(Extracted data entries)
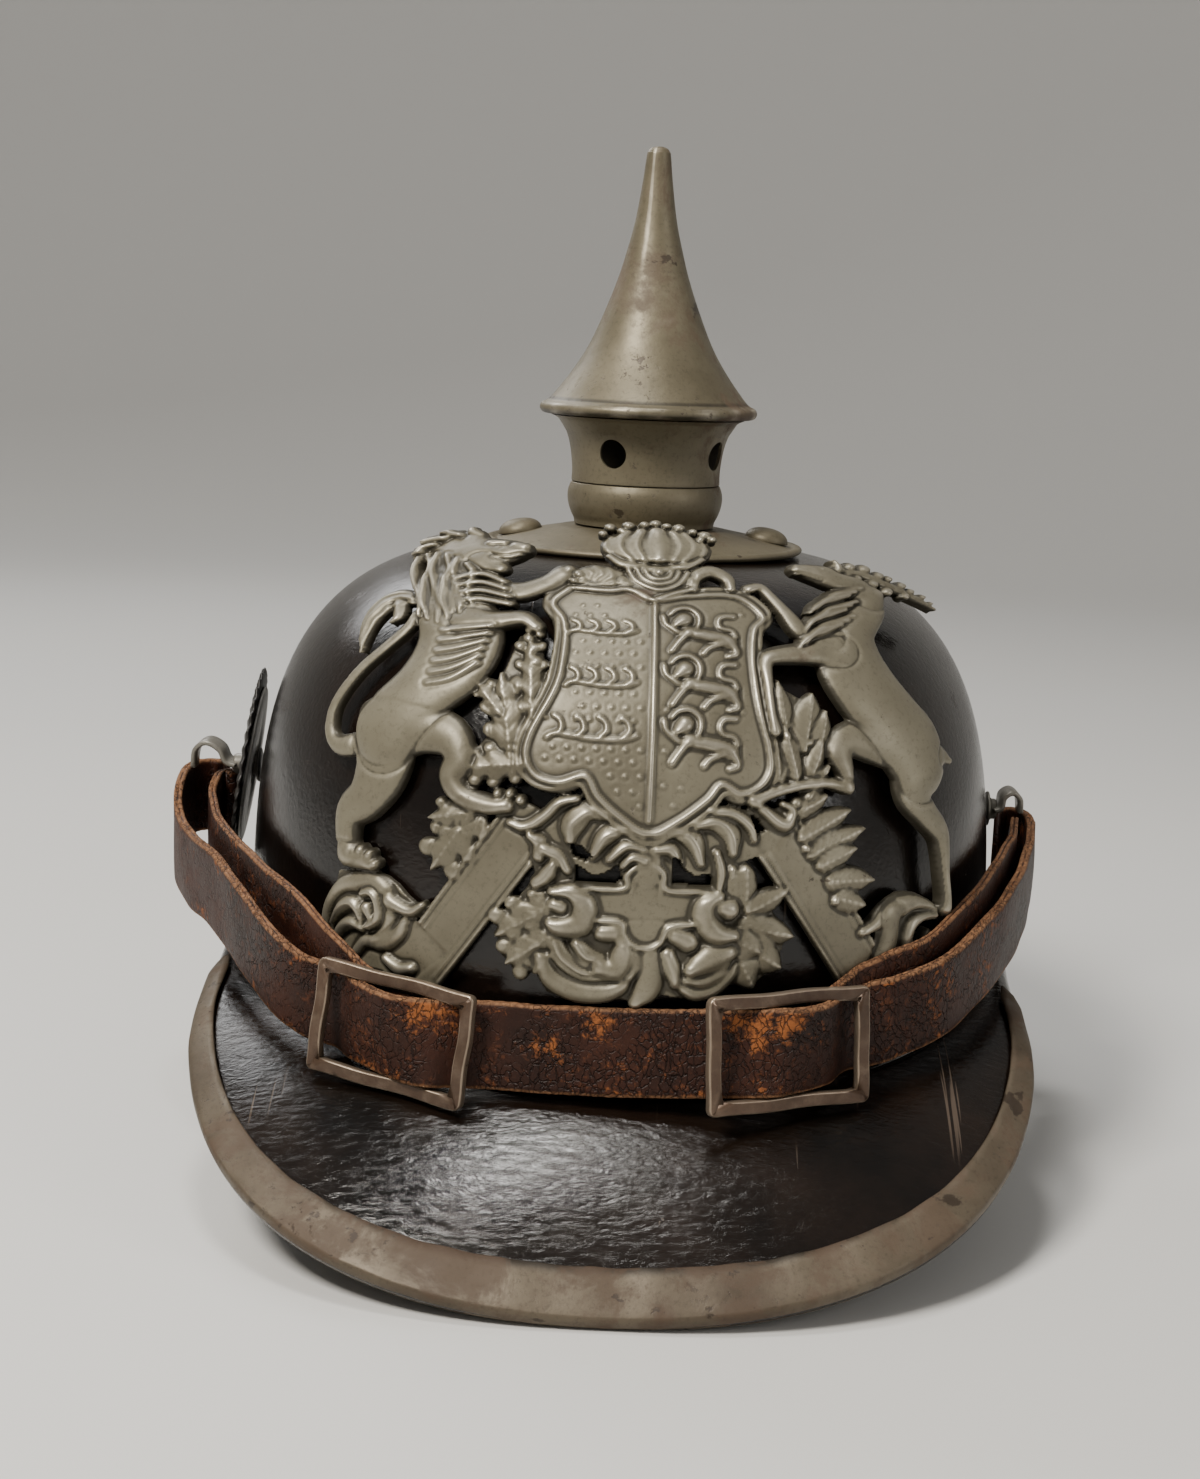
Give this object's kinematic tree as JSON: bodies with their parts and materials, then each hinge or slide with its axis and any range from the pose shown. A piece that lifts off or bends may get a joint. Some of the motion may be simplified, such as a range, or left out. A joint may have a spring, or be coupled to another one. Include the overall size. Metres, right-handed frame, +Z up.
{
  "type": "spiked leather helmet",
  "caption": "Hard leather helmet with a flared hollow spike, stamped heraldic front plate, trimmed front visor and a buckled leather chin strap worn over the visor.",
  "frame": {"origin": "centre of the helmet's bounding box, on the surface that it stands on", "axes": "+Z up along the spike, the front plate faces -Y, +X is to the right of someone facing the front plate"},
  "size_m": [0.2159, 0.2935, 0.2371],
  "materials": {
    "skull_leather": "lacquered black leather, worn and crackled",
    "visor_leather": "glossy black lacquered leather, scratched",
    "grey_metal": "field-grey paint on steel, rubbed and rust-spotted",
    "plate_metal": "field-grey paint on stamped steel, highlights rubbed bright",
    "strap_leather": "dark reddish-brown leather with tan cut edges",
    "buckle_steel": "browned, lightly rusted steel",
    "black_paint": "dull black paint",
    "light_paint": "tarnished light-grey paint"
  },
  "bodies": {
    "shell": {"skull": "skull_leather", "front_visor": "visor_leather", "rear_visor": "visor_leather", "visor_trim": "grey_metal", "base_disc": "grey_metal", "stud_front": "grey_metal", "stud_right": "grey_metal", "stud_back": "grey_metal", "stud_left": "grey_metal", "base_collar": "grey_metal", "rear_spine": "grey_metal", "helmet_plate": "plate_metal", "strap_outer": "strap_leather", "strap_inner_left": "strap_leather", "strap_inner_right": "strap_leather", "buckle_left": "buckle_steel", "buckle_right": "buckle_steel", "side_post_left": "buckle_steel", "side_post_right": "buckle_steel", "cockade": "black_paint", "cockade_ring": "light_paint"},
    "spike_unit": {"spike_neck": "grey_metal", "spike": "grey_metal"}
  },
  "joints": [
    {"name": "spike_bayonet", "type": "hinge", "parent": "shell", "child": "spike_unit", "pos_m": [0.0066, 0.006, 0.16], "axis": [0, 0, 1], "range_deg": [0, 40]}
  ]
}
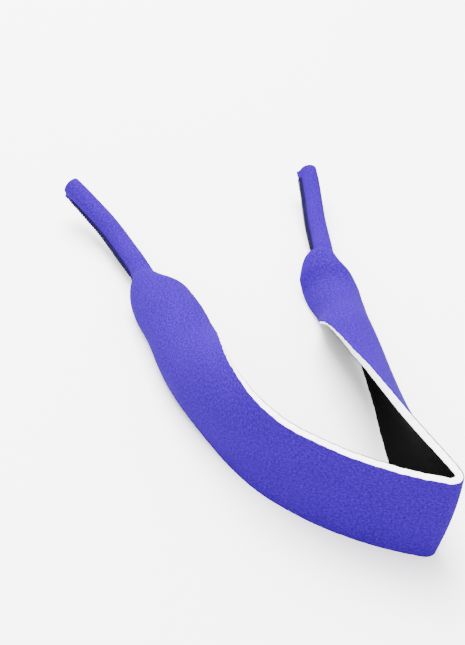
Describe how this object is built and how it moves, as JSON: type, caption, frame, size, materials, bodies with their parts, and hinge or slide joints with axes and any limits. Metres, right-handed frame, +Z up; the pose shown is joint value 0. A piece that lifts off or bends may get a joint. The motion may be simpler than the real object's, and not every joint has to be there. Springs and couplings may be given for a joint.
{
  "type": "eyeglass retainer strap",
  "caption": "Soft folded foam-laminate strap with a wide flat band and a stitched tubular sleeve at each end.",
  "frame": {"origin": "bottom middle of the bounding box, on the surface that the strap rests on", "axes": "+Z up, across the band where it stands upright; +Y from the fold towards the open ends; +X to the right with the open ends away from the viewer"},
  "size_m": [0.1632, 0.2218, 0.0354],
  "materials": {
    "jersey": "fine blue-violet knit, matt with a soft sheen",
    "foam": "white closed-cell foam, matt",
    "lining": "fine black knit, matt",
    "thread": "dark navy spun thread"
  },
  "bodies": {
    "left_band": {"left_band_jersey": "jersey", "left_band_foam": "foam", "left_band_lining": "lining"},
    "right_band": {"right_band_jersey": "jersey", "right_band_foam": "foam", "right_band_lining": "lining"},
    "left_sleeve": {"left_sleeve_jersey": "jersey", "left_sleeve_foam": "foam", "left_sleeve_lining": "lining", "left_needle_thread": "thread", "left_upper_looper_thread": "thread", "left_lower_looper_thread": "thread"},
    "right_sleeve": {"right_sleeve_jersey": "jersey", "right_sleeve_foam": "foam", "right_sleeve_lining": "lining", "right_needle_thread": "thread", "right_upper_looper_thread": "thread", "right_lower_looper_thread": "thread"}
  },
  "joints": [
    {"name": "back_fold", "type": "hinge", "parent": "left_band", "child": "right_band", "pos_m": [0.0806, -0.10879, 0.0176], "axis": [0, 0, -1], "range_deg": [-10, 110], "stiffness_Nm_per_rad": 0.004},
    {"name": "left_neck", "type": "hinge", "parent": "left_band", "child": "left_sleeve", "pos_m": [-0.03507, 0.00737, 0.00932], "axis": [0.9822, 0.1846, -0.0343], "range_deg": [-25, 25], "stiffness_Nm_per_rad": 0.006},
    {"name": "right_neck", "type": "hinge", "parent": "right_band", "child": "right_sleeve", "pos_m": [0.04187, 0.0406, 0.00764], "axis": [0.9057, -0.1738, -0.3867], "range_deg": [-25, 25], "stiffness_Nm_per_rad": 0.006}
  ]
}
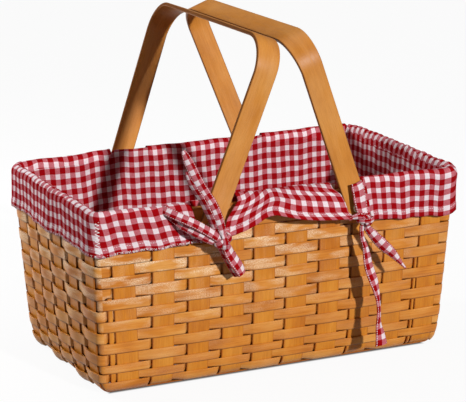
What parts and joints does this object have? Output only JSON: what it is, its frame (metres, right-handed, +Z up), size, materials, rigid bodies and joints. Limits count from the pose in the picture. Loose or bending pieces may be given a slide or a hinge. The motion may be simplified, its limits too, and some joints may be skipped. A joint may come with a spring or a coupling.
{
  "type": "picnic basket",
  "caption": "Rectangular woven chipwood picnic basket with a tied gingham liner folded over the rim and two bentwood handles that swing down to the ends.",
  "frame": {"origin": "on the table, in the middle of the whole object's bounding box", "axes": "+X along the basket's long side, -Y out of the front wall, +Z up"},
  "size_m": [0.402, 0.2808, 0.3578],
  "materials": {
    "chipwood": "clear satin varnish",
    "bentwood": "clear satin varnish",
    "gingham": "red and white woven gingham, matt",
    "rivet_metal": "dull"
  },
  "bodies": {
    "basket": {"upright_long_01": "chipwood", "upright_long_02": "chipwood", "upright_long_03": "chipwood", "upright_long_04": "chipwood", "upright_long_05": "chipwood", "upright_long_06": "chipwood", "upright_long_07": "chipwood", "upright_long_08": "chipwood", "upright_long_09": "chipwood", "upright_long_10": "chipwood", "upright_short_01": "chipwood", "upright_short_02": "chipwood", "upright_short_03": "chipwood", "upright_short_04": "chipwood", "upright_short_05": "chipwood", "upright_short_06": "chipwood", "corner_strip_left": "chipwood", "corner_strip_right": "chipwood", "weaver_01": "chipwood", "weaver_02": "chipwood", "weaver_03": "chipwood", "weaver_04": "chipwood", "weaver_05": "chipwood", "weaver_06": "chipwood", "weaver_07": "chipwood", "weaver_08": "chipwood", "weaver_09": "chipwood", "weaver_10": "chipwood", "weaver_11": "chipwood", "weaver_12": "chipwood", "weaver_13": "chipwood", "weaver_14": "chipwood", "rim_band_outer": "chipwood", "rim_band_inner": "chipwood", "rivet_front_left": "rivet_metal", "rivet_front_right": "rivet_metal", "rivet_back_left": "rivet_metal", "rivet_back_right": "rivet_metal", "liner_bag": "gingham", "cuff_left": "gingham", "cuff_right": "gingham", "cuff_front": "gingham", "cuff_back": "gingham", "tie_front_left": "gingham", "tie_front_right": "gingham", "tie_back_left": "gingham", "tie_back_right": "gingham"},
    "left_handle": {"handle_left": "bentwood"},
    "right_handle": {"handle_right": "bentwood"}
  },
  "joints": [
    {"name": "left_handle_pivot", "type": "hinge", "parent": "basket", "child": "left_handle", "pos_m": [-0.0812, 0, 0.17015], "axis": [0, -1, 0], "range_deg": [0, 155]},
    {"name": "right_handle_pivot", "type": "hinge", "parent": "basket", "child": "right_handle", "pos_m": [0.0812, 0, 0.17015], "axis": [0, 1, 0], "range_deg": [0, 155]}
  ]
}
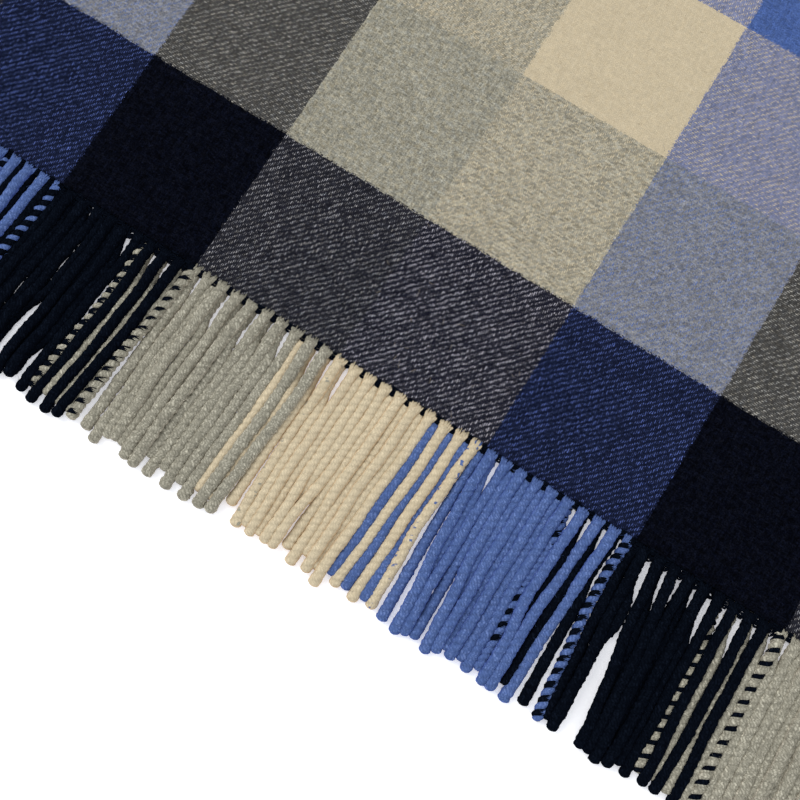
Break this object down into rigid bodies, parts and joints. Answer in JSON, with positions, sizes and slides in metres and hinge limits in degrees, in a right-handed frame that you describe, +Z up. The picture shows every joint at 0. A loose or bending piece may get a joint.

## Exercise
Copy the material above verbatim.

## Answer to the problem
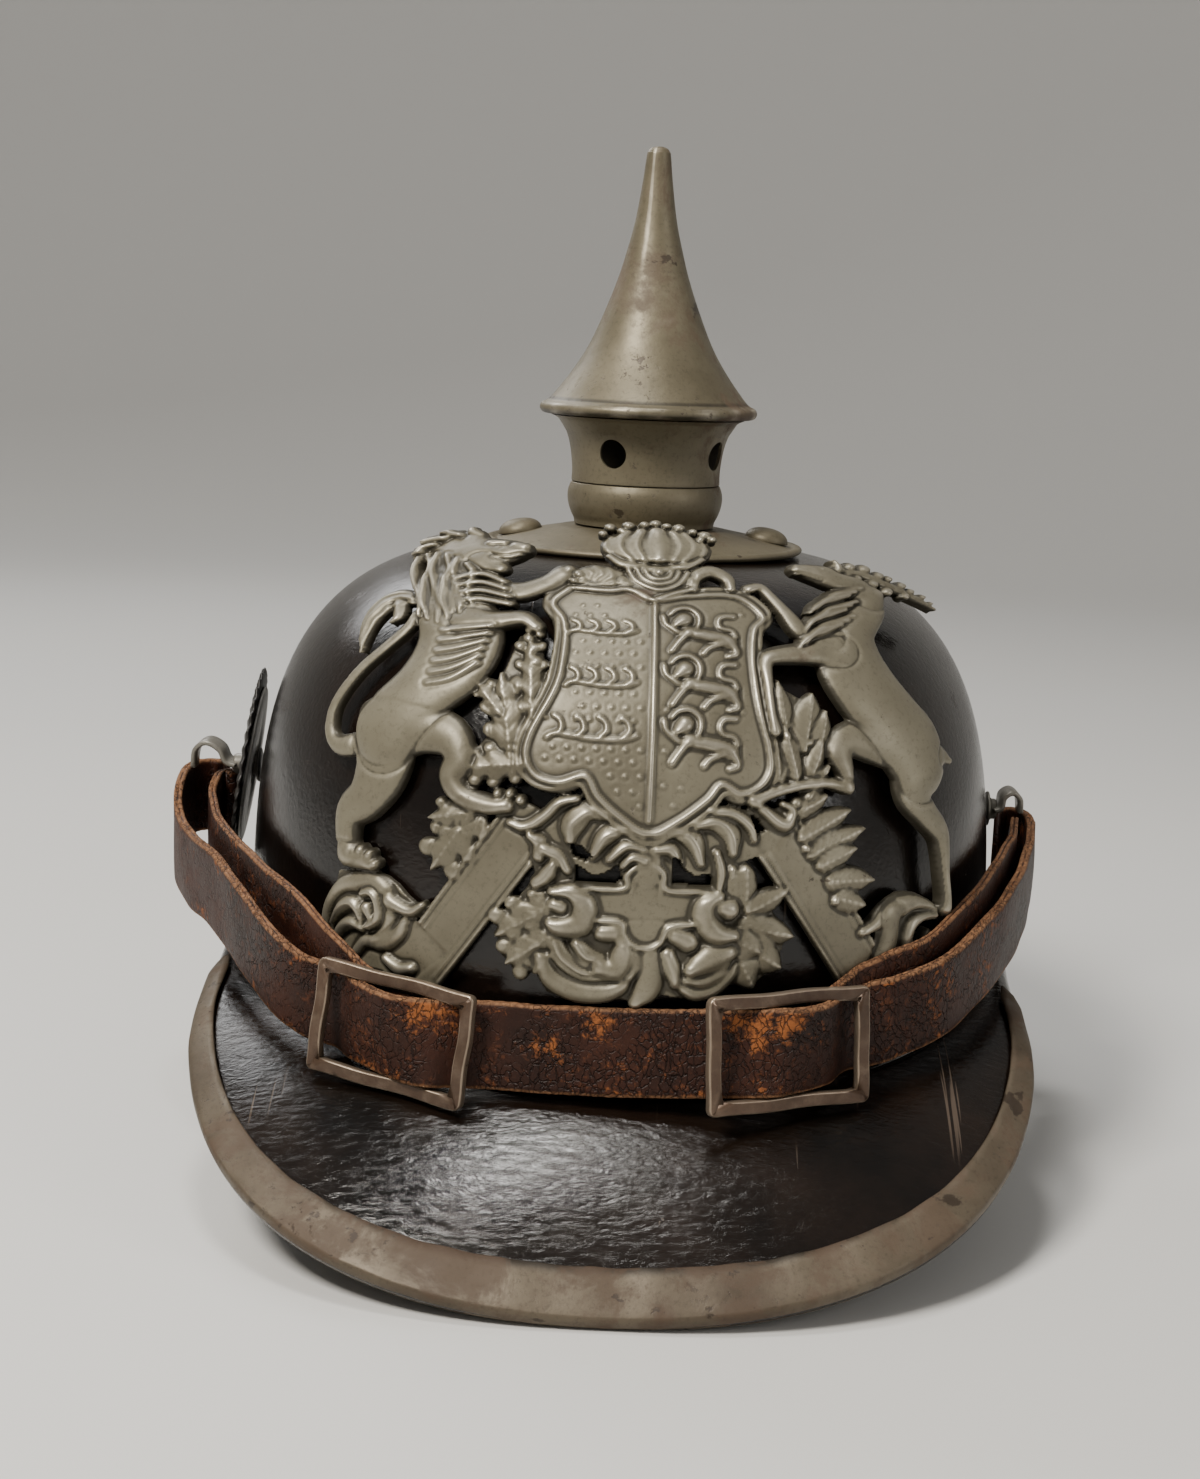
Give this object's kinematic tree as JSON: bodies with their parts and materials, then each hinge or slide with its axis and any range from the pose shown. A piece that lifts off or bends may get a joint. Some of the motion may be simplified, such as a range, or left out. A joint may have a spring, or be coupled to another one. Include the overall size. Metres, right-handed frame, +Z up.
{
  "type": "spiked leather helmet",
  "caption": "Hard leather helmet with a flared hollow spike, stamped heraldic front plate, trimmed front visor and a buckled leather chin strap worn over the visor.",
  "frame": {"origin": "centre of the helmet's bounding box, on the surface that it stands on", "axes": "+Z up along the spike, the front plate faces -Y, +X is to the right of someone facing the front plate"},
  "size_m": [0.2159, 0.2935, 0.2371],
  "materials": {
    "skull_leather": "lacquered black leather, worn and crackled",
    "visor_leather": "glossy black lacquered leather, scratched",
    "grey_metal": "field-grey paint on steel, rubbed and rust-spotted",
    "plate_metal": "field-grey paint on stamped steel, highlights rubbed bright",
    "strap_leather": "dark reddish-brown leather with tan cut edges",
    "buckle_steel": "browned, lightly rusted steel",
    "black_paint": "dull black paint",
    "light_paint": "tarnished light-grey paint"
  },
  "bodies": {
    "shell": {"skull": "skull_leather", "front_visor": "visor_leather", "rear_visor": "visor_leather", "visor_trim": "grey_metal", "base_disc": "grey_metal", "stud_front": "grey_metal", "stud_right": "grey_metal", "stud_back": "grey_metal", "stud_left": "grey_metal", "base_collar": "grey_metal", "rear_spine": "grey_metal", "helmet_plate": "plate_metal", "strap_outer": "strap_leather", "strap_inner_left": "strap_leather", "strap_inner_right": "strap_leather", "buckle_left": "buckle_steel", "buckle_right": "buckle_steel", "side_post_left": "buckle_steel", "side_post_right": "buckle_steel", "cockade": "black_paint", "cockade_ring": "light_paint"},
    "spike_unit": {"spike_neck": "grey_metal", "spike": "grey_metal"}
  },
  "joints": [
    {"name": "spike_bayonet", "type": "hinge", "parent": "shell", "child": "spike_unit", "pos_m": [0.0066, 0.006, 0.16], "axis": [0, 0, 1], "range_deg": [0, 40]}
  ]
}
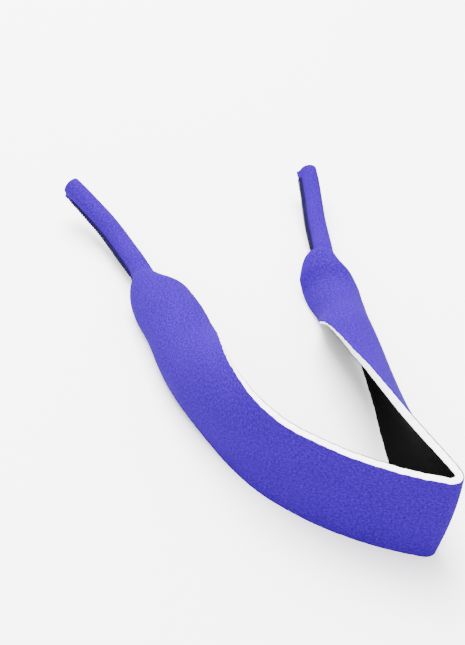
Describe how this object is built and how it moves, as JSON: type, caption, frame, size, materials, bodies with their parts, and hinge or slide joints with axes and any limits. Metres, right-handed frame, +Z up; the pose shown is joint value 0. A piece that lifts off or bends may get a joint. The motion may be simpler than the real object's, and not every joint has to be there. Springs and couplings may be given for a joint.
{
  "type": "eyeglass retainer strap",
  "caption": "Soft folded foam-laminate strap with a wide flat band and a stitched tubular sleeve at each end.",
  "frame": {"origin": "bottom middle of the bounding box, on the surface that the strap rests on", "axes": "+Z up, across the band where it stands upright; +Y from the fold towards the open ends; +X to the right with the open ends away from the viewer"},
  "size_m": [0.1632, 0.2218, 0.0354],
  "materials": {
    "jersey": "fine blue-violet knit, matt with a soft sheen",
    "foam": "white closed-cell foam, matt",
    "lining": "fine black knit, matt",
    "thread": "dark navy spun thread"
  },
  "bodies": {
    "left_band": {"left_band_jersey": "jersey", "left_band_foam": "foam", "left_band_lining": "lining"},
    "right_band": {"right_band_jersey": "jersey", "right_band_foam": "foam", "right_band_lining": "lining"},
    "left_sleeve": {"left_sleeve_jersey": "jersey", "left_sleeve_foam": "foam", "left_sleeve_lining": "lining", "left_needle_thread": "thread", "left_upper_looper_thread": "thread", "left_lower_looper_thread": "thread"},
    "right_sleeve": {"right_sleeve_jersey": "jersey", "right_sleeve_foam": "foam", "right_sleeve_lining": "lining", "right_needle_thread": "thread", "right_upper_looper_thread": "thread", "right_lower_looper_thread": "thread"}
  },
  "joints": [
    {"name": "back_fold", "type": "hinge", "parent": "left_band", "child": "right_band", "pos_m": [0.0806, -0.10879, 0.0176], "axis": [0, 0, -1], "range_deg": [-10, 110], "stiffness_Nm_per_rad": 0.004},
    {"name": "left_neck", "type": "hinge", "parent": "left_band", "child": "left_sleeve", "pos_m": [-0.03507, 0.00737, 0.00932], "axis": [0.9822, 0.1846, -0.0343], "range_deg": [-25, 25], "stiffness_Nm_per_rad": 0.006},
    {"name": "right_neck", "type": "hinge", "parent": "right_band", "child": "right_sleeve", "pos_m": [0.04187, 0.0406, 0.00764], "axis": [0.9057, -0.1738, -0.3867], "range_deg": [-25, 25], "stiffness_Nm_per_rad": 0.006}
  ]
}
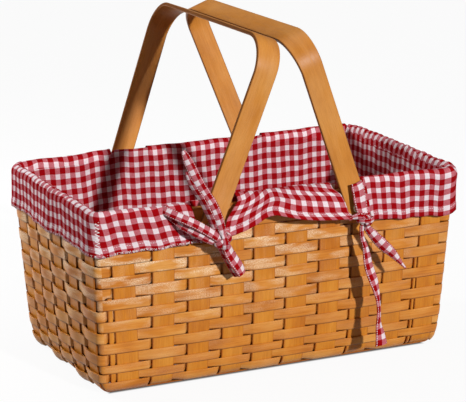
What parts and joints does this object have? Output only JSON: what it is, its frame (metres, right-handed, +Z up), size, materials, rigid bodies and joints. Limits count from the pose in the picture. Loose or bending pieces may be given a slide or a hinge. The motion may be simplified, its limits too, and some joints may be skipped. A joint may come with a spring or a coupling.
{
  "type": "picnic basket",
  "caption": "Rectangular woven chipwood picnic basket with a tied gingham liner folded over the rim and two bentwood handles that swing down to the ends.",
  "frame": {"origin": "on the table, in the middle of the whole object's bounding box", "axes": "+X along the basket's long side, -Y out of the front wall, +Z up"},
  "size_m": [0.402, 0.2808, 0.3578],
  "materials": {
    "chipwood": "clear satin varnish",
    "bentwood": "clear satin varnish",
    "gingham": "red and white woven gingham, matt",
    "rivet_metal": "dull"
  },
  "bodies": {
    "basket": {"upright_long_01": "chipwood", "upright_long_02": "chipwood", "upright_long_03": "chipwood", "upright_long_04": "chipwood", "upright_long_05": "chipwood", "upright_long_06": "chipwood", "upright_long_07": "chipwood", "upright_long_08": "chipwood", "upright_long_09": "chipwood", "upright_long_10": "chipwood", "upright_short_01": "chipwood", "upright_short_02": "chipwood", "upright_short_03": "chipwood", "upright_short_04": "chipwood", "upright_short_05": "chipwood", "upright_short_06": "chipwood", "corner_strip_left": "chipwood", "corner_strip_right": "chipwood", "weaver_01": "chipwood", "weaver_02": "chipwood", "weaver_03": "chipwood", "weaver_04": "chipwood", "weaver_05": "chipwood", "weaver_06": "chipwood", "weaver_07": "chipwood", "weaver_08": "chipwood", "weaver_09": "chipwood", "weaver_10": "chipwood", "weaver_11": "chipwood", "weaver_12": "chipwood", "weaver_13": "chipwood", "weaver_14": "chipwood", "rim_band_outer": "chipwood", "rim_band_inner": "chipwood", "rivet_front_left": "rivet_metal", "rivet_front_right": "rivet_metal", "rivet_back_left": "rivet_metal", "rivet_back_right": "rivet_metal", "liner_bag": "gingham", "cuff_left": "gingham", "cuff_right": "gingham", "cuff_front": "gingham", "cuff_back": "gingham", "tie_front_left": "gingham", "tie_front_right": "gingham", "tie_back_left": "gingham", "tie_back_right": "gingham"},
    "left_handle": {"handle_left": "bentwood"},
    "right_handle": {"handle_right": "bentwood"}
  },
  "joints": [
    {"name": "left_handle_pivot", "type": "hinge", "parent": "basket", "child": "left_handle", "pos_m": [-0.0812, 0, 0.17015], "axis": [0, -1, 0], "range_deg": [0, 155]},
    {"name": "right_handle_pivot", "type": "hinge", "parent": "basket", "child": "right_handle", "pos_m": [0.0812, 0, 0.17015], "axis": [0, 1, 0], "range_deg": [0, 155]}
  ]
}
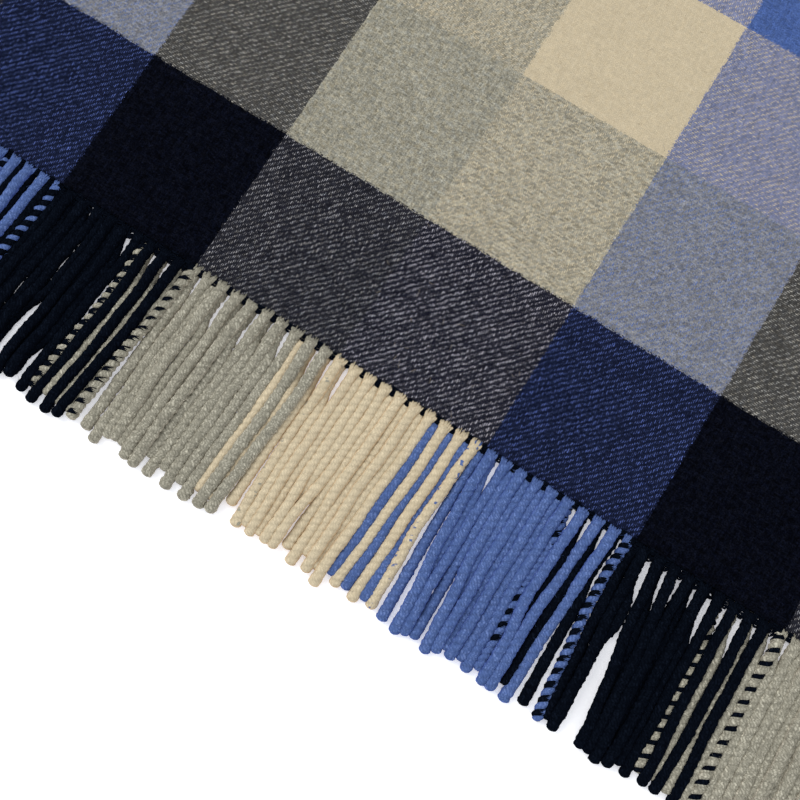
Break this object down into rigid bodies, parts and joints. Answer in JSON, with positions, sizes and slides in metres and hinge limits in degrees, in a right-handed frame that you describe, +Z up. The picture shows every joint at 0. A loose or bending piece may get a joint.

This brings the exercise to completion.